Following his 2001 appearance, McCandlish reported signs of surveillance, received threatening phone calls, lost all his defense industry clients, and had money and vehicles seized by the IRS. He described lying awake at night with a loaded .9mm handgun under his pillow, wondering why he hadn't yet been killed. Despite these pressures, he continued presenting research including a 2015 lecture on interstellar travel at the Secret Space Program Conference, where he argued that back-engineered off-world technology had enabled private corporations and state actors to construct a hidden space program and a "Breakaway Civilization."
Death
On April 13, 2021, at age 69, McCandlish was found dead in his home from an apparent self-inflicted gunshot wound. That day, he had spoken to his friend Rick Price, telling him he would call later, and to his girlfriend, telling her he would speak to her when he arrived at her animal shelter — neither conversation showing any indication of suicidal intent. Researcher Robert D. Morning Star stated that McCandlish had been in contact with Senator Marco Rubio and was scheduled to testify before Senate elements on UAP matters in June 2021. Brad Sorenson told UAP Gerb: "Mark McCandlish was a stupid dramatic selfish fool who died because he could not keep his mouth shut. Learn from this."
The suspicious deaths of other figures in the ARV research community — including filmmaker James Allen, who died from alleged radioisotope poisoning approximately one month before his ARV documentary was set to release — have led researchers to argue that McCandlish's death fits a pattern of foul play targeting those involved in ARV disclosure.
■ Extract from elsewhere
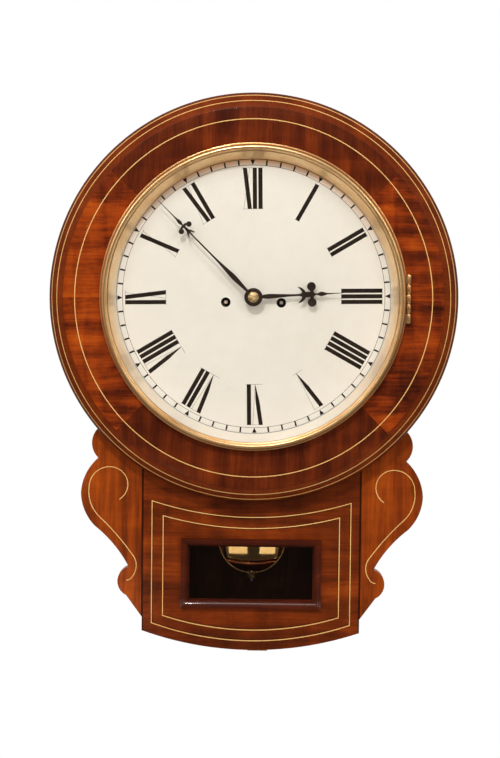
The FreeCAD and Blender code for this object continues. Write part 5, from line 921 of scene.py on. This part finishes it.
def bulge(radius, depth, across, high, steps, whole):
    """Points over an oval bulge, for some of the steps of its half turn."""
    angles = [step / whole * math.pi for step in steps]
    return [(radius + across * math.cos(angle), depth - high * math.sin(angle)) for angle in angles]


BEZEL_PROFILE = (
    [(159.0, FACE), (166.2, FACE), (166.5, -144.3)]
    + bulge(165.55, -145.3, STEP_BEAD, STEP_BEAD, range(9), 8)
    + bulge(CREST, CREST_DEPTH, BEAD_OUT, BEAD_HIGH, range(11), 20)
    + bulge(CREST, CREST_DEPTH, BEAD_IN, BEAD_HIGH, range(11, 21), 20)
    + [(157.6, -151.0), (157.0, -151.0), (157.0, -149.4), (159.0, -149.4)]
)
SIGHT_PROFILE = (
    [(158.6, -147.0), (158.6, -145.8), (150.75, -132.3), (150.4, -132.2)]
    + [(149.8, -132.2), (149.5, -132.45), (157.4, -147.0)]
)
HINGE_X, HINGE_Y, HINGE_RADIUS = 167.5, -146.6, 2.6
HINGE_LOW, HINGE_STEP, HINGE_GAP = -26.5, 10.6, 0.2
NOTCH_RADIUS, NOTCH_HALF = 2.9, 26.8
KNUCKLE_ENDS = [(0.25, 1.9), (0.35, 2.4), (0.75, HINGE_RADIUS)]


def add_knuckle(mesh, number):
    """Adds one of the hinge's five knuckles, counted from below, its ends a little rounded."""
    low = HINGE_LOW + number * HINGE_STEP
    rows = []
    for up, radius in KNUCKLE_ENDS + [(HINGE_STEP - up, radius) for up, radius in reversed(KNUCKLE_ENDS)]:
        ring = round_outline(radius, 32, HINGE_X, HINGE_Y)
        rows.append([vertex(mesh, x, depth, low + up) for x, depth in ring])
    add_stack(mesh, rows)


def add_lug(mesh, number):
    """Adds the block that ties an end knuckle to the bezel, clear of its neighbours."""
    low = HINGE_LOW + number * HINGE_STEP + HINGE_GAP
    add_prism(mesh, rectangle(163.4, low, 167.2, low + HINGE_STEP - 2 * HINGE_GAP), -148.7, FACE)


class CLOCK_OT_bezel(bpy.types.Operator):
    """Cast bezel with its pane, sight ring and hinge"""

    bl_idname = "clock.bezel"
    bl_label = "Bezel"

    def execute(self, context):
        mesh = bmesh.new()
        add_lathe(mesh, BEZEL_PROFILE, 360)
        ring = piece("cast_bezel", mesh, finish("bezel_brass"), "bezel", ["bezel_ring"], 40)
        cutter = bmesh.new()
        bmesh.ops.create_cone(
            cutter,
            cap_ends=True,
            segments=32,
            radius1=NOTCH_RADIUS * MM,
            radius2=NOTCH_RADIUS * MM,
            depth=2 * NOTCH_HALF * MM,
            matrix=Matrix.Translation((HINGE_X * MM, HINGE_Y * MM, DIAL_Z * MM)),
        )
        carve(ring, cutter)
        mesh = bmesh.new()
        add_lathe(mesh, SIGHT_PROFILE, 320)
        piece("sloping_sight_ring", mesh, finish("sight_brass"), "bezel", ["sight_ring"], 25)
        dress("bezel_pane", "bezel_glass")
        for name, body, node, which in (
            ("bezel_knuckles", "bezel", "bezel_hinge_leaf", (0, 2, 4)),
            ("surround_knuckles", "case", "surround_hinge_leaf", (1, 3)),
        ):
            mesh = bmesh.new()
            for number in which:
                add_knuckle(mesh, number)
            if body == "bezel":
                add_lug(mesh, 0)
                add_lug(mesh, 4)
                add_prism(mesh, rectangle(162.0, HINGE_LOW, 164.4, -HINGE_LOW), -145.2, FACE)
            else:
                add_prism(mesh, rectangle(166.9, HINGE_LOW, 168.1, -HINGE_LOW), -146.6, -132.0)
            piece(name, mesh, finish("case_brass"), body, [node], 40)
        dress("case_brass", "bezel_catch_stud")
        return {"FINISHED"}


# Dial

NUMERALS = ["XII", "I", "II", "III", "IIII", "V", "VI", "VII", "VIII", "IX", "X", "XI"]
# Widths of thick and thin strokes, and how far the serifs reach past a numeral
STROKE, HAIR, SERIF = 4.55, 0.26, 0.15
ADVANCE = {"I": 6.05, "V": 11.4, "X": 10.2}
V_LEFT, V_TIP, V_RIGHT, V_KNEE = -4.1, 1.9, 4.6, 0.42
X_SIDE, X_THIN_FOOT = 2.6, -4.0
DIAL_TURN = -0.96
# Depths of the printing, from inside the paint to its own faces
PRINT_BACK, PRINT_FRONT, CIRCLE_FRONT = DIAL_FRONT + 0.02, DIAL_FRONT - 0.05, DIAL_FRONT - 0.04


def turned_points(points, angle):
    """Points turned clockwise about the dial by an angle from the top."""
    turn = math.radians(angle)
    cos, sin = math.cos(turn), math.sin(turn)
    return [(x * cos + y * sin, y * cos - x * sin) for x, y in points]


def letter_strokes(letter, middle, foot, head):
    """The outlines of one letter's strokes about its middle."""
    half, hair = STROKE / 2, HAIR / 2

    def stroke(top, bottom, reach):
        return [(top - reach, head), (top + reach, head), (bottom + reach, foot), (bottom - reach, foot)]

    if letter == "I":
        return [stroke(middle, middle, half)]
    if letter == "V":
        left, tip = middle + V_LEFT, middle + V_TIP
        knee = foot + (head - foot) * V_KNEE
        knee_x = tip + (left - tip) * V_KNEE
        bent = stroke(left, tip, half)[:2] + [(knee_x + half * 0.96, knee)]
        bent += stroke(left, tip, hair)[2:] + [(knee_x - half * 0.96, knee)]
        return [bent, stroke(middle + V_RIGHT, tip, hair)]
    thick = stroke(middle - X_SIDE, middle + X_SIDE, half)
    return [thick, stroke(middle + X_SIDE, middle + X_THIN_FOOT, hair)]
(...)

Related Figures and Context
McCandlish also discussed the work of other alleged ARV-related researchers in his later years, including Edgar Fouché's claims about the triangular TR-3B craft, Gary McKinnon's alleged discovery of non-terrestrial USAF personnel records, and the activities of the alleged 412th Reverse Engineering Group at Edwards and Nellis Air Force Bases. He believed there were 10 to 15 craft incorporating non-human intelligence technology to varying degrees, including the Flux Liner, the Aurora, and the TR-3B.